Even if deforestation directly caused by human intervention were to fall to zero, the balance of evidence suggests that the forest is intensely vulnerable in a warming world.
A World Bank report this year drawing on 24 global climate models and Japan's Earth Simulator super-computer predicted a slighter wetter Amazon in the relatively unspoiled northwest this century with increasing droughts in the south. But once effects on vegetation from warmer temperatures, deforestation, and greater fire risk were taken into account, it concluded that there was a "substantial probability" of Amazon dieback with a particularly severe and near-term risk in the east.
Carlos Nobre, one of Brazil's leading climate scientists at the National Institute for Space Research (INPE), said there was a danger that global falls in deforestation would lull the world into a false sense of security. Even if deforestation globally falls to zero, the trajectory of greenhouse gas emissions implies "massive change" in forests like the Amazon, he said.
"Everybody will go home and say 'OK, the forests are safe, biodiversity will be preserved.' No, that's not the case," he said. "It's a very serious situation."
As in 2005, climate scientists say this year's drought was probably caused by a warming of the north Atlantic ocean that causes air over the Amazon to descend, hampering the formation of rain clouds. Some models show that trend intensifying as the planet warms.

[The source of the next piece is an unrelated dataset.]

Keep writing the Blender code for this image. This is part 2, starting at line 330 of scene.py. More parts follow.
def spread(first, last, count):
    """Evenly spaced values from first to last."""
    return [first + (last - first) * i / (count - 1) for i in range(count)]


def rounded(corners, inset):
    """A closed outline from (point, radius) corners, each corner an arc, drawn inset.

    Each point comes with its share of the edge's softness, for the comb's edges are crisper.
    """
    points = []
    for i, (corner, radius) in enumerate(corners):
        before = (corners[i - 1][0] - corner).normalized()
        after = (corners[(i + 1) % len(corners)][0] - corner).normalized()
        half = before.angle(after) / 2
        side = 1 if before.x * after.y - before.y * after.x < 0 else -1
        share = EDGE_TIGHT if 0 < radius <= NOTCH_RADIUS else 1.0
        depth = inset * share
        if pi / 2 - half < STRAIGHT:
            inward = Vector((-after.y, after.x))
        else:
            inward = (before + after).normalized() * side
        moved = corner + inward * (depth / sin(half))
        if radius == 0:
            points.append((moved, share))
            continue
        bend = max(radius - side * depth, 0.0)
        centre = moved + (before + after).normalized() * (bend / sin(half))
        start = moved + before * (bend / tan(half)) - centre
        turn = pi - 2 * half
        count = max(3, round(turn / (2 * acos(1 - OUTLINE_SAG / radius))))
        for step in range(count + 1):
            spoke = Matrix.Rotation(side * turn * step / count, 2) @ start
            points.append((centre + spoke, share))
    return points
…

By far the scariest reading on the Amazon's future comes from the British Met Office's Hadley Center, whose models show a disastrous rise in regional temperature of 8 degrees Celsius (14.4 Fahrenheit) or more by the end of the century. Under that scenario, the forest retreats to a tiny fraction of its current size.

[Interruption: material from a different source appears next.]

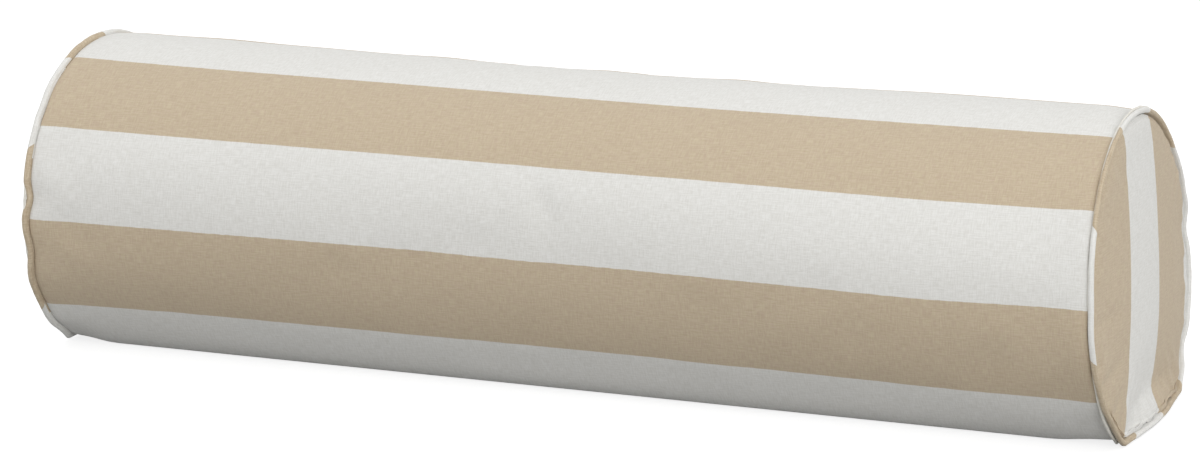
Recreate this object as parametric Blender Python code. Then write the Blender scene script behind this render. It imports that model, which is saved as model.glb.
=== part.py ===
"""A striped bolster pillow: a piped, zipped cover over a filled insert.

Frame: X runs along the bolster, Z is up, and the origin is on the floor under its middle.
The pillow lies on its flattened base. Its zip runs along the hidden side, at +Y.
"""

import math

import bmesh
import bpy
from mathutils import Matrix, Vector

MM = 0.001

# Driving dimensions, in millimetres.
SEAM_LENGTH = 662.0          # from one end seam to the other
HALF_WIDTH = 107.0           # of the oval section at the ends
HALF_HEIGHT = 99.5
BASE_PRESS = 18.9            # how far the base is pressed flat by the pillow's weight
WAIST = 3.8                  # how much slimmer the middle is, on each side
DOME = 10.0                  # how far each end panel bulges
DOME_POWER = 2.2             # 2 is a plain bowl, and more is flatter at the middle

COVER_CLOTH = 0.8
CASE_CLOTH = 0.6
BATTING = 12.0
CASE_DEPTH = 3.2             # from the cover's outer face to the insert's case
CASE_CORNER = 14.1           # bevel of the insert along its end edges
FOAM_CORNER = 6.0
CLEARANCE = 0.3
END_SLACK = 1.0              # between the insert's case and the fleece pads inside its ends

PIPING_RADIUS = 1.8
PIPING_CLOTH = 0.5
PIPING_PROUD = 0.9           # the cord's centre stands this far outside the cover
PIPING_FORWARD = 0.8         # and this far past the end seam
SEAM_ALLOWANCE = 7.5         # turned inside, measured from the cord's centre
SEAM_RUN = 12.0              # the last cross section of the cover is this far behind the seam
FLOOR_GAP = 0.1              # under the piping
CORD_PLAY = 0.1              # between the cord and its cloth, beyond the usual clearance

ZIP_ANGLE = 162.0            # round the section, 90 is the top and 180 the back
ZIP_OPENING = 500.0
ZIP_HELD = 12.0              # degrees each side of the zip where the cover is kept straight
ZIP_FREE = 40.0              # and where it is free to follow the waist
SLOT_MARGIN = 0.4            # between the slider and the cloth's edge
TAPE_CLOTH = 0.6
TAPE_END = 6.0               # the tapes run on past the opening
COIL_WIDTH = 2.35
COIL_HEIGHT = 1.4
COIL_SPLIT = 1.3             # between the two coils, where the slider's wedge runs
COIL_ROUND = 0.4
TACK_LENGTH = 3.0
SLIDER_LENGTH = 9.0
PLATE = 0.8
LOWER_PLATE = 0.6
LOWER_GAP = 0.39             # between the tapes and the plate under them
LIP = 0.8
WEDGE_LENGTH = 3.0
WEDGE_BACK = 1.0             # from the slider's nose to its wedge
BRIDGE_WIDTH = 1.4
BRIDGE_LENGTH = 5.4
BRIDGE_POST = 0.8
HINGE_PLAY = 0.1             # under the pull, beyond the usual clearance
PULL_LENGTH = 22.0
PULL_WIDTH = 4.4
PULL_THICKNESS = 1.0
PULL_WINDOW_PLAY = 0.5       # between the bridge and the sides of the pull's window
OVERLAP = 0.1                # where pieces of one solid run into each other

STEPS = 40                   # facets round the section
STATIONS = 7                 # cross sections along the cover
PANEL_RINGS = (0.3, 0.6, 0.82)
INSERT_RINGS = (0.35, 0.7)
PIPING_SIDES = 8
CORD_SIDES = 6

SLIDER_SIDE = COIL_SPLIT / 2 + COIL_WIDTH + CLEARANCE + LIP
ZIP_SLOT = 2 * (SLIDER_SIDE + SLOT_MARGIN)           # width left open in the cloth
HALF_LENGTH = SEAM_LENGTH / 2
CENTRE_HEIGHT = HALF_HEIGHT - BASE_PRESS
STEP = 360.0 / STEPS


def smooth_step(low, high, value):
    share = min(max((value - low) / (high - low), 0.0), 1.0)
    return share * share * (3 - 2 * share)


def below(angle):
    """How far an angle is from straight down, in degrees."""
    return abs((angle + 90 + 180) % 360 - 180)


def base_share(angle):
    """1 where the section is pressed flat on the floor, 0 clear of it."""
    contact = math.degrees(math.acos(CENTRE_HEIGHT / HALF_HEIGHT))
    return 1 - smooth_step(contact, contact + 2 * STEP, below(angle) - 1)


def zip_share(angle):
    """1 along the zip, whose tapes keep the cover straight, and 0 well away from it."""
    away = abs((angle - ZIP_ANGLE + 180) % 360 - 180)
    return 1 - smooth_step(ZIP_HELD, ZIP_FREE, away)


def on_section(angle, depth, scale=1.0):
    """(y, z) of the section at this angle, this far inside the outer face."""
    turn = math.radians(angle)
    y = -(HALF_WIDTH - depth) * math.cos(turn)
    z = max((HALF_HEIGHT - depth) * math.sin(turn), depth - CENTRE_HEIGHT)
    return y * scale * MM, (z * scale + CENTRE_HEIGHT) * MM


def waist_depth(x, angle):
    return WAIST * (1 - (x / HALF_LENGTH) ** 2) * (1 - zip_share(angle))


def body_point(x, angle, depth):
    y, z = on_section(angle, depth + waist_depth(x, angle) * (1 - base_share(angle)))
    return Vector((x * MM, y, z))


def seam_point(side, forward, depth, angle):
    """A point near an end seam, forward of its plane. The floor pushes the seam in."""
    lift = (PIPING_RADIUS + PIPING_PROUD + FLOOR_GAP) * base_share(angle)
    y, z = on_section(angle, depth + lift)
    return Vector((side * (HALF_LENGTH + forward) * MM, y, z))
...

Other studies have shown that a transition to seasonal forest with longer dry seasons, like those in parts of Asia, is a more likely outcome than scrubland this century. But that could still raise the Amazon's vulnerability to fire and have a severe impact on biodiversity, said Oxford University ecosystem science professor Yadvinder Malhi.

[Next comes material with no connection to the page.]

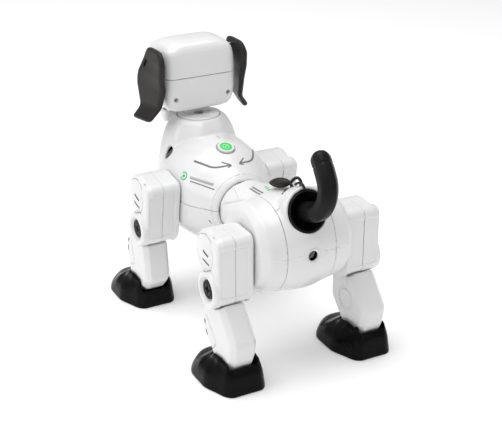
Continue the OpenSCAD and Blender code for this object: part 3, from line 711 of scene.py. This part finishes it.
def visor(p):
    panel = np.maximum(skull(p) + 0.5, -skull(p) - 2.6)
    return np.maximum(meet(panel, visor_room(p, -0.2), 0.5), p[:, 1] - VISOR_BACK)


build("eye_visor", skin(visor, (-35, -150, 220), (35, -138, 260), 0.8), gloss_black, "head",
      ["eye_visor"], "visor")


def nose(p):
    """An oval ball."""
    q = (p - (0, -152, 219.5)) / (1.25, 1, 0.85)
    return (np.linalg.norm(q, axis=1) - 6.6) * 0.85


build("nose", skin(nose, (-10, -160, 212), (10, -144, 228), 0.6), gloss_black, "head", ["nose"],
      "black_plastic")


def jaw(p):
    d = slab(p, JAW, -20, 20, 4)
    return smax(d, -brick(p, (-17.5, -152, 178), (17.5, -143, 200), 1), 0.6)


build("jaw", skin(jaw, (-21, -156, 170), (21, -139, 190), 0.7), white, "head", ["jaw"], "white_shell")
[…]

"There could be quite a decline in many tropical species. Some insects and lizards may struggle to cope with warming of 4-5 degrees (Celsius)," he said.
TOUGH TREES, BUT NOT THAT TOUGH
Calling when the forest could pass an irreversible tipping point is an inexact science, depending on complex interactions among the temperature, atmosphere, rainfall and deforestation.
The changes are not all bad news. More carbon dioxide in the atmosphere can fuel tree growth and drought resistance by stimulating the photosynthesis process in some species, for example. Nobody knows for sure how the Amazon's thousands of different tree species will adapt to warmer temperatures and increased droughts.
Many of them are hardy breeds, thanks to deep roots that probe 50 feet or more in search of moisture that keeps them alive during droughts. Studies have found that trees in the Borneo rainforest die much more easily than their Amazon counterparts given the same drought levels.
Brazil's Nobre said that the forest even in areas like Mato Grosso had not yet hit the tipping point -- at least not in terms of changing climate.
"We don't observe any long-term change in rainfall," he said. "Climatically, it's very far from a tipping point."
INPE's research has found that deforestation of the Amazon would have to reach 40 percent, double its current level, to trigger a widespread dieback. But in areas like Mato Grosso, where the remaining forest is fragmented and subject to dry winds and fire, the process is visibly speeding up.
"In those degraded areas, if they continue to use fire, you might reach a point of no return," Nobre said.
In a forest patch the size of a city block in Mato Grosso, Paulo Brando's boots crunch through brittle leaves and twigs among scorched tree trunks.
Every three years, the patch is burned as part of an experiment to compare its resilience to an untouched plot of forest next to it. The result is a sad, wounded landscape -- what Brando, an ecologist with the Amazon Environmental Research Institute, calls an "impoverished" ecosystem.
Up to half the species have been lost and the carbon stored in the vegetation is down by a third over three years. Grasses have invaded the sun-exposed forest floor, providing kindling for future fires, and temperatures are a full 5 degrees Celsius (9 Fahrenheit) higher than in the patch that still has its cooling green canopy.
"If wetter forest becomes drier, those fires are likely to be very intense because you have lots of fuel. If you start having a source of ignition in dry years you're likely to get to this point very quickly," said Brando.
Nearly 30 percent of the Amazon is within 6 miles of a potential fire source, such as a farm or a road.
While the scientific jury may still be out on how more extreme weather will affect the forest, the region's inhabitants are already suffering the consequences. For the second time in five years, drought in Amazonas state, which is the size of Alaska, brought the surreal site of cars driving where people swam just weeks earlier. Some residents desperate for food scooped up endangered manatees from shallow rivers.
Officials in Manacapuru, a small city on the Solimoes river near Manaus, say the extremes of recent years have prompted an influx of environmental migrants.
"It's a consistency of extremes," said vice mayor Joao Messias. "Our city here is literally full. It has filled up a lot after these big floods and droughts."
In the smaller town of Caapiranga, which was mostly cut off from boat transport by the drought, residents complained that many foods had doubled in price and that their crop land had yet to recover from the devastation caused by 2009's floods.
From his shack by the side of a dried-up lake, Manuel Ferreira de Matos squinted through a pair of battered spectacles at the distant water that glistened like a mirage more than a kilometer away.
"By the time I get back home from the fields, I'm dying of thirst," said the 57-year-old father of seven.
"Before I could walk all day, no problem, but now I can't stand it -- it's like the sun got closer."